### GIVEN INSTRUCTION:
Your task is to quote, unchanged, only the lines from the one with "grip_axle()" through the one with "obj.matrix_parent_inverse = Matrix.Identity(4)", both ends included.

### GIVEN DATA:
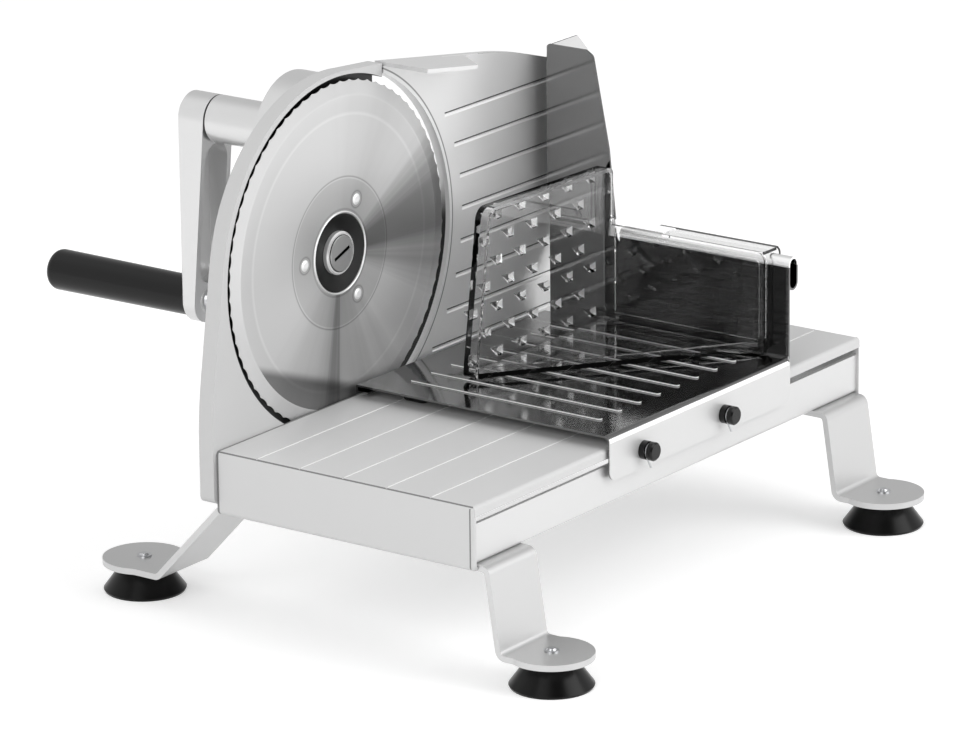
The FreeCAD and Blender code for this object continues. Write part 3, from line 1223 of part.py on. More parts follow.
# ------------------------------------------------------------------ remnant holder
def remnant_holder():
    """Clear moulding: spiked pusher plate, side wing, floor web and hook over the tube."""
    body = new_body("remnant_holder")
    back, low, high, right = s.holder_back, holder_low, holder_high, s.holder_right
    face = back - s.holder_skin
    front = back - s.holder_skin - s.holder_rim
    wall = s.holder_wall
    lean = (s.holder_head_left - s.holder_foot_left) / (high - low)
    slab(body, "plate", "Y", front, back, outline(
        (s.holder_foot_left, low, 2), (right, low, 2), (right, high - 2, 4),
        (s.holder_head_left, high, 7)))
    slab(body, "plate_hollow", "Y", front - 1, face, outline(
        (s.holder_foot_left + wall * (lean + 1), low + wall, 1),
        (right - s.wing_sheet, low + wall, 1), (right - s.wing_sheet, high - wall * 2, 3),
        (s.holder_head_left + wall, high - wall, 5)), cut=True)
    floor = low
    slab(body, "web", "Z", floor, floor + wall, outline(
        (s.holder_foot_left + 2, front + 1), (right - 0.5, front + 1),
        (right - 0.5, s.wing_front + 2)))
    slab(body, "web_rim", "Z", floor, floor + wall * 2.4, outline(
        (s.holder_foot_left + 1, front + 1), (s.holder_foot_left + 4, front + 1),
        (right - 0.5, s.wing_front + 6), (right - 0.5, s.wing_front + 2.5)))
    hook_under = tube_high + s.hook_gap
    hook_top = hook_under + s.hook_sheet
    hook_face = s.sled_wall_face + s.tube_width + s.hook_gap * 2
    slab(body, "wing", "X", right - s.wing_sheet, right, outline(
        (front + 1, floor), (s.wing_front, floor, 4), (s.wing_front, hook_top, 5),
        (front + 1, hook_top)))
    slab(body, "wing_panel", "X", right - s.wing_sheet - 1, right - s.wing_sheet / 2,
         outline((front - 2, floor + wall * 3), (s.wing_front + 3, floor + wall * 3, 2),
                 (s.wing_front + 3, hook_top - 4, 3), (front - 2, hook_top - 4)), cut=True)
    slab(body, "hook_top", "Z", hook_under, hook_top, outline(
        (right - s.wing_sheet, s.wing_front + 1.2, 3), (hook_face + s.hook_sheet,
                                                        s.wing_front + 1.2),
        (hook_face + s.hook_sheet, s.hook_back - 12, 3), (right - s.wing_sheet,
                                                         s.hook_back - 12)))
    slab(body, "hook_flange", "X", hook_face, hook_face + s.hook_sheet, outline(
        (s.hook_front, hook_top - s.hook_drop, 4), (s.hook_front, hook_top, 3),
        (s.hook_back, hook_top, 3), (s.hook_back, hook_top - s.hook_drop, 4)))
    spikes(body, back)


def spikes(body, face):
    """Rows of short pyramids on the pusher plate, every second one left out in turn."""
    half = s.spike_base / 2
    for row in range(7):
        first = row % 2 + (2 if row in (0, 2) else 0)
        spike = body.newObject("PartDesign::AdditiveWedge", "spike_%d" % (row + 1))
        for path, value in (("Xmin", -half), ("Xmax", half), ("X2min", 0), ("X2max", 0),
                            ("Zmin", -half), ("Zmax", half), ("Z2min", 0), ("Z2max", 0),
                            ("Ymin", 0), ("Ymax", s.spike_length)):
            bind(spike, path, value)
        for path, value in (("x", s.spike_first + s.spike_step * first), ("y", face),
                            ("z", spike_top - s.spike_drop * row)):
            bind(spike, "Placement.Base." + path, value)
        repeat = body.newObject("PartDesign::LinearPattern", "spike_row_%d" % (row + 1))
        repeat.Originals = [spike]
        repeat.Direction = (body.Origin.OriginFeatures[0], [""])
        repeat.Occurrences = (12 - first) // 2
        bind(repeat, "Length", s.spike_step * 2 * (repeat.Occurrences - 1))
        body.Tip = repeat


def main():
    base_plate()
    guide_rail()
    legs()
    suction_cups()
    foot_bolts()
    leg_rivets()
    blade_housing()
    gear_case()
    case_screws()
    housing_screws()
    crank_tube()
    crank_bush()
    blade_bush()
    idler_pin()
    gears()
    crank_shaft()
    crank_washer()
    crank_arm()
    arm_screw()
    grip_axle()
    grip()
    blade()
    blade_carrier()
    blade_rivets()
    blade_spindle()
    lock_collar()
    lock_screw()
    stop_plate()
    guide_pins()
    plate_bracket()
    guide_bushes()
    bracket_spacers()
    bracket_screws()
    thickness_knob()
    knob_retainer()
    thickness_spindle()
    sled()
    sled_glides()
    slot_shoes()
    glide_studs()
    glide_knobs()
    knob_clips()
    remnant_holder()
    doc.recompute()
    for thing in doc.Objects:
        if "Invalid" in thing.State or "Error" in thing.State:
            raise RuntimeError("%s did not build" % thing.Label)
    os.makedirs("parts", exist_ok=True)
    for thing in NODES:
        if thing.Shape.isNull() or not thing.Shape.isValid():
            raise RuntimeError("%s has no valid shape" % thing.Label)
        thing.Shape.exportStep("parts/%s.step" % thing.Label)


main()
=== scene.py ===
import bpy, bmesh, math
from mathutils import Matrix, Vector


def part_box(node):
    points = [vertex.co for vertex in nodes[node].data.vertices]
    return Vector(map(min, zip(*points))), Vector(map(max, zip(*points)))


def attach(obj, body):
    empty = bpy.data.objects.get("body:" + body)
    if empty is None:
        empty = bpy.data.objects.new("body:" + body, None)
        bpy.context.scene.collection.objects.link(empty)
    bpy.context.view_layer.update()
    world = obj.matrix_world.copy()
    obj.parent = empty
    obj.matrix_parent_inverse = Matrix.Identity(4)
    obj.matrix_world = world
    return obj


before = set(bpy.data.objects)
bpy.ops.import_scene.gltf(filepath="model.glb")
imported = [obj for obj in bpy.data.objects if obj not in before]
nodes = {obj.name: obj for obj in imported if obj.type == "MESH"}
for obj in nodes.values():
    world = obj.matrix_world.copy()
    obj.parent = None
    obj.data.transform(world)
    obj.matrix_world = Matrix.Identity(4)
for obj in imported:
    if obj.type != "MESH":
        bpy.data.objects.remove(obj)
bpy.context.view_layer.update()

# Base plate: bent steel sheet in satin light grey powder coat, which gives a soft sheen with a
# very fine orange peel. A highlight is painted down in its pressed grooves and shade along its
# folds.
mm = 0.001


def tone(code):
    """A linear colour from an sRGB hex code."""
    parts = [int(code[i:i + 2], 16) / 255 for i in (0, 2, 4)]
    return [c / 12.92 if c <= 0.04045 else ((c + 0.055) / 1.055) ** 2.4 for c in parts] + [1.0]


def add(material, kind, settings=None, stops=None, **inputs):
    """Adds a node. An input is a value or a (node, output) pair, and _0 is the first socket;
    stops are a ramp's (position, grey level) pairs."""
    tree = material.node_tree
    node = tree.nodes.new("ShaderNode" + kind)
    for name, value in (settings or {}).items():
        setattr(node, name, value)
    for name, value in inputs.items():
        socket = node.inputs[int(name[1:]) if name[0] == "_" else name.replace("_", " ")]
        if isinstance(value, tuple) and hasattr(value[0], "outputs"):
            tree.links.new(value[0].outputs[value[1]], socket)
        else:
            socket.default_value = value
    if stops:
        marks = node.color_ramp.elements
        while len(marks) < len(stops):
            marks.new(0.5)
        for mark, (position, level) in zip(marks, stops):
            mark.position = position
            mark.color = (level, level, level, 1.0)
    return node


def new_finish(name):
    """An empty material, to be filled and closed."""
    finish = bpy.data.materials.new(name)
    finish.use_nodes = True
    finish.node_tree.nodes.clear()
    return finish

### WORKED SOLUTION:
    grip_axle()
    grip()
    blade()
    blade_carrier()
    blade_rivets()
    blade_spindle()
    lock_collar()
    lock_screw()
    stop_plate()
    guide_pins()
    plate_bracket()
    guide_bushes()
    bracket_spacers()
    bracket_screws()
    thickness_knob()
    knob_retainer()
    thickness_spindle()
    sled()
    sled_glides()
    slot_shoes()
    glide_studs()
    glide_knobs()
    knob_clips()
    remnant_holder()
    doc.recompute()
    for thing in doc.Objects:
        if "Invalid" in thing.State or "Error" in thing.State:
            raise RuntimeError("%s did not build" % thing.Label)
    os.makedirs("parts", exist_ok=True)
    for thing in NODES:
        if thing.Shape.isNull() or not thing.Shape.isValid():
            raise RuntimeError("%s has no valid shape" % thing.Label)
        thing.Shape.exportStep("parts/%s.step" % thing.Label)


main()
=== scene.py ===
import bpy, bmesh, math
from mathutils import Matrix, Vector


def part_box(node):
    points = [vertex.co for vertex in nodes[node].data.vertices]
    return Vector(map(min, zip(*points))), Vector(map(max, zip(*points)))


def attach(obj, body):
    empty = bpy.data.objects.get("body:" + body)
    if empty is None:
        empty = bpy.data.objects.new("body:" + body, None)
        bpy.context.scene.collection.objects.link(empty)
    bpy.context.view_layer.update()
    world = obj.matrix_world.copy()
    obj.parent = empty
    obj.matrix_parent_inverse = Matrix.Identity(4)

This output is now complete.